On the other hand, if the Supreme Court sided with the ACA challengers, it could substantially disrupt the health-care industry, creating what experts have called a “death spiral” in the market. A brief filed by a trade association representing the health insurance industry warns that limiting tax credits to individuals who live in states that set up their own exchanges — which would exclude residents of 34 states — would cripple the insurance market.

 

5. The case pits the conservative justices against the more liberal justices.

 

Conservative lawyer John Yoo has described this newest challenge to the ACA as a way for Chief Justice John G. Roberts Jr. to “atone for his judicial sin” of upholding the health-care law three years ago. And Michael Carvin, the lawyer for the ACA’s challengers, has suggested that he thinks he has the votes of the five conservative justices. But the chief justice certainly doesn’t view his role as doing the Republican Party’s bidding, and he has emphasized that he doesn’t want the court to be engaging in partisan politics.

 

The last time the court considered the health-care law, it wrestled with fundamental questions about the role and power of the federal government under the Constitution, and ended up sharply divided.
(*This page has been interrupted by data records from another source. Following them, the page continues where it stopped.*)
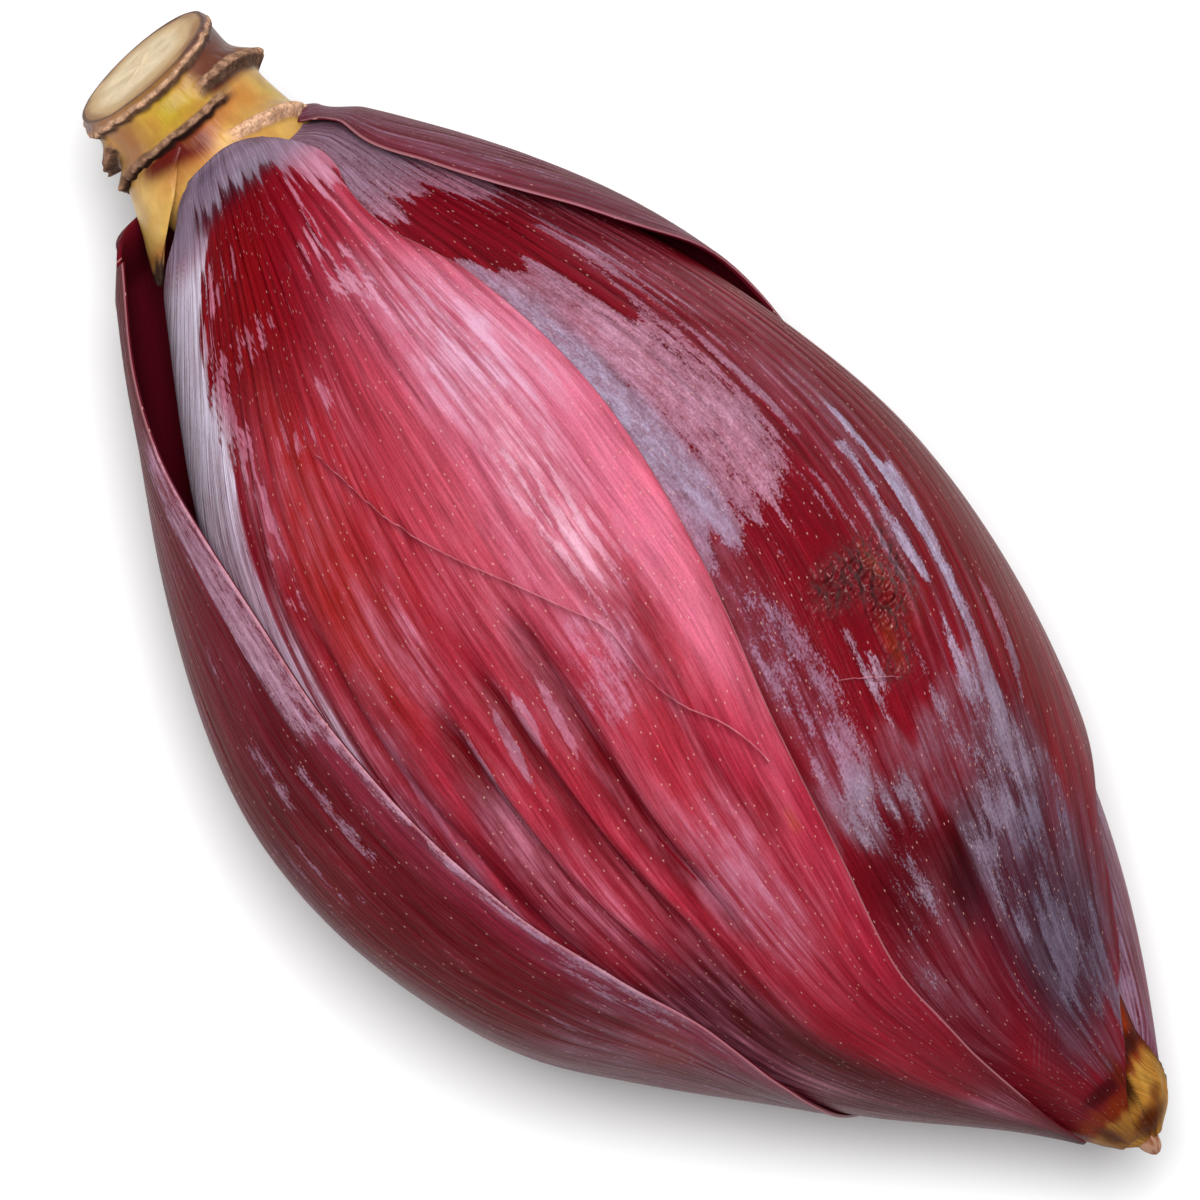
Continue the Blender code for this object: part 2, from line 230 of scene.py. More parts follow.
bump = node(tree, "ShaderNodeBump", {"Height": height, "Distance": 0.0009, "Strength": 0.9})
shader = node(tree, "ShaderNodeBsdfPrincipled", {
    "Base Color": tinted_tone, "Roughness": dull, "Normal": bump, "IOR": 1.42,
    "Specular IOR Level": 0.22})
node(tree, "ShaderNodeOutputMaterial", (shader,))

# Fresh-cut stalk, dried on top: cream pith with the darker ends of its fibres, about 0.9 mm apart.
cut_pith, tree = new_material("cut_stalk_pith")
place = node(tree, "ShaderNodeTexCoord").outputs["Object"]
tint = node(tree, "ShaderNodeAttribute", attribute_name="tint")
flat = node(tree, "ShaderNodeMapping", {"Vector": place, "Scale": (0.45, 1, 1)})
ends = node(tree, "ShaderNodeTexVoronoi", {"Vector": flat, "Scale": 1150.0, "Randomness": 1.0})
ends = node(tree, "ShaderNodeMapRange", (ends, 0.12, 0.3, 0.93, 1.0))
cloud = node(tree, "ShaderNodeTexNoise", {"Vector": place, "Scale": 300.0, "Detail": 6.0, "Roughness": 0.68})
cloud = node(tree, "ShaderNodeMapRange", (cloud, 0.35, 0.65, 0.88, 1.06))
tone = node(tree, "ShaderNodeMath", (ends, cloud), operation="MULTIPLY")
tinted_tone = node(tree, "ShaderNodeVectorMath", {0: tint, "Scale": tone}, operation="SCALE")
bump = node(tree, "ShaderNodeBump", {"Height": tone, "Distance": 0.0004, "Strength": 0.7})
shader = node(tree, "ShaderNodeBsdfPrincipled", {
    "Base Color": tinted_tone, "Roughness": 0.72, "Normal": bump})
node(tree, "ShaderNodeOutputMaterial", (shader,))

STEM_PROFILE = curve(((0, 12.9), (3, 12.9), (7, 12.8), (12, 13.3), (16, 13.6), (22, 14.2), (30, 13.9),
                      (50, 12.9)))
STEM_END = 50.0
CUT_SLANT = 3.7            # the knife went through a little askew
STEM_SIDES = 288
# Each scar: its crest round the stem (turn, along), its height (turn, mm), its run on the cut side and on the
# steep side, how much painted shadow lies on the steep side under its lip, and how brown its crest.
SCARS = (
    (((-180, -2.4), (-120, -0.6), (-90, 2.1), (-39, 3.9), (-6, 4.9), (17, 4.7), (42, 3.7), (72, 2.2),
      (120, -0.6), (180, -2.4)),
     ((-180, 0.8), (-100, 1.0), (-55, 1.2), (0, 1.4), (40, 1.2), (75, 0.7), (180, 0.8)),
     0.9, 0.9, 0.8, 0.3),
    (((-20, 10.5), (8, 9.7), (20, 9.1), (50, 9.3), (80, 10.6), (150, 12.5), (180, 13.0)),
     ((12, 0.0), (24, 0.8), (38, 1.6), (60, 2.2), (90, 2.7), (130, 2.2), (158, 0.0)),
     2.6, 1.2, 0.75, 0.6),
    (((-125, 15.5), (-100, 13.6), (-80, 12.1), (-44, 11.7), (-13, 12.1), (8, 12.5), (36, 12.5), (44, 12.6)),
     ((-125, 0.0), (-100, 2.6), (-80, 2.8), (-45, 2.5), (-20, 2.1), (0, 1.3), (22, 0.8), (40, 0.0)),
     1.9, 0.9, 1.0, 0.75),
    (((-160, 8.5), (-100, 8.6), (-85, 7.6), (-70, 6.4), (-60, 5.8)),
     ((-160, 0.0), (-130, 2.0), (-92, 2.9), (-78, 1.8), (-64, 0.0)),
     2.0, 1.0, 0.7, 0.8),
    (((0, 17.0), (10, 17.8), (22, 18.5), (38, 19.3), (54, 20.4), (72, 22.0), (95, 23.5)),
     ((6, 0.0), (16, 0.8), (38, 1.5), (60, 1.9), (80, 1.5), (95, 0.0)),
     1.6, 1.3, 0.2, 0.0),
    (((100, 19.0), (140, 21.0), (180, 23.0), (260, 21.0)), ((100, 0.0), (130, 1.4), (175, 1.4), (180, 1.0)),
     1.4, 0.9, 0.6, 0.5),
)


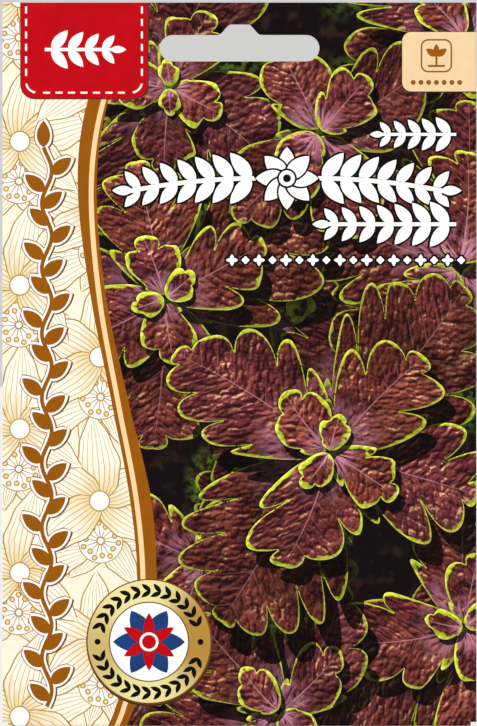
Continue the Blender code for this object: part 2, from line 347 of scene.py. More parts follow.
class Leaf:
    """One printed leaf. Its own millimetres run a along its midrib and b across it."""

    def __init__(self, base, angle, length, tone, rim):
        self.base = Vector(base)
        self.angle = angle
        self.length = length
        self.width = length * draws.uniform(0.68, 0.84)
        self.bend = draws.uniform(-0.22, 0.22) / length
        self.tone = tone * draws.uniform(0.85, 1.08)
        self.rim = rim
        self.lobes = max(1.6, length / LOBE_LENGTH * draws.uniform(0.8, 1.1))
        self.cut = LOBE_DEPTH * draws.uniform(0.8, 1.2) * min(1.0, 0.4 + length / 30)
        self.seed = draws.uniform(0, 90)
        self.rank = len(leaves)
        self.outline, self.tips = self.trace()
        self.tree = flat_tree(self.outline)

    def lobe(self, t, side):
        """1 in the middle of a round lobe, and 0 in the notch between two."""
        phase = (0.5 + self.lobes * (1.0 - t) ** 0.85 + 0.16 * side * (1.0 - t)) % 1.0
        return (1.0 - abs(2.0 * phase - 1.0) ** 2.4) ** 0.5

    def place(self, a, b):
        return Vector(turned(self.base, self.angle, a, b + self.bend * a * a))

    def local(self, point):
        a, b = turned((0, 0), -self.angle, point.x - self.base.x, point.y - self.base.y)
        return a, b - self.bend * a * a

    def edge_at(self, t, side):
        """The rim at a share of the length: its lobes reach out and lean forward."""
        ragged = noise.noise((t * 3.5, side, self.seed))
        depth = (self.cut + 0.25 * ragged) * smooth_step(0.25 + t / 0.3)
        shape = self.width / 2 * math.sin(math.pi * t ** 0.7) ** 0.75
        lobe = shape * depth * 1.3 * self.lobe(t, side)
        along = t * self.length + LOBE_LEAN * lobe
        return self.place(along, side * (shape * (1.0 - depth) + lobe))

    def trace(self):
        """The outline at even gaps, and how near a lobe's tip each of its points is."""
        count = int(self.length * STOPS_PER_MM)
        path = [(k / count, 1) for k in range(count)]
        path += [(1.0 - k / count, -1) for k in range(count)]
        spots = [self.edge_at(*stop) for stop in path]
        outline, tips = [spots[0]], [0.0]
        for stop, start, end in zip(path, spots, spots[1:] + spots[:1]):
            for part in range(PARTS_OF_A_STOP):
                spot = start.lerp(end, part / PARTS_OF_A_STOP)
                if (spot - outline[-1]).length > OUTLINE_GAP:
                    outline.append(spot)
                    tips.append(self.lobe(*stop))
        return outline, tips

    def light(self, point):
        """How much light reaches a point close beside the leaves that lie over this one."""
        light = 1.0
        for upper in leaves[self.rank + 1:]:
            if (point - upper.base).length < upper.length * 1.2 + 2.0:
                gap = upper.tree.find((point.x, point.y, 0.0))[2]
                light = min(light, 1.0 - CONTACT_SHADE * math.exp(-gap / CONTACT_REACH))
        return light

    def corner(self, point):
        """What a corner of the mesh carries: place on the blade, light, and rim."""
        lamp = turned((0, 0), -self.angle, LAMP.x, LAMP.y)
        nearest, edge = self.tree.find((point.x, point.y, 0.0))[1:]
        along = self.outline[(nearest + 1) % len(self.outline)] - self.outline[nearest - 1]
        facing = LAMP.dot(Vector((-along.y, along.x)).normalized())
        curl = 1.0 + CURL_SHADE * facing * math.exp(-edge / CURL_REACH)
        rim = self.rim * (0.3 + 0.95 * self.tips[nearest] ** 4)
        return ((*self.local(point), self.length), (*lamp, self.light(point) * self.tone * curl),
                (edge, rim, self.seed))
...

But this case can and should be decided based on long-accepted principles of statutory interpretation. If Justice Antonin Scalia follows his own maxim that “the words of a statute must be read in their context and with a view to their place in the overall statutory scheme,” he should rule to uphold the tax credits. Same with the other justices. Legal scholars from across the ideological spectrum — including the former solicitor general under President Ronald Reagan — have weighed in to support tax credits being available to all Americans.

 

Independent judges applying straightforward legal principles should easily conclude that the Affordable Care Act provides financial assistance to all Americans who need it, regardless of who administers the insurance marketplace in their state.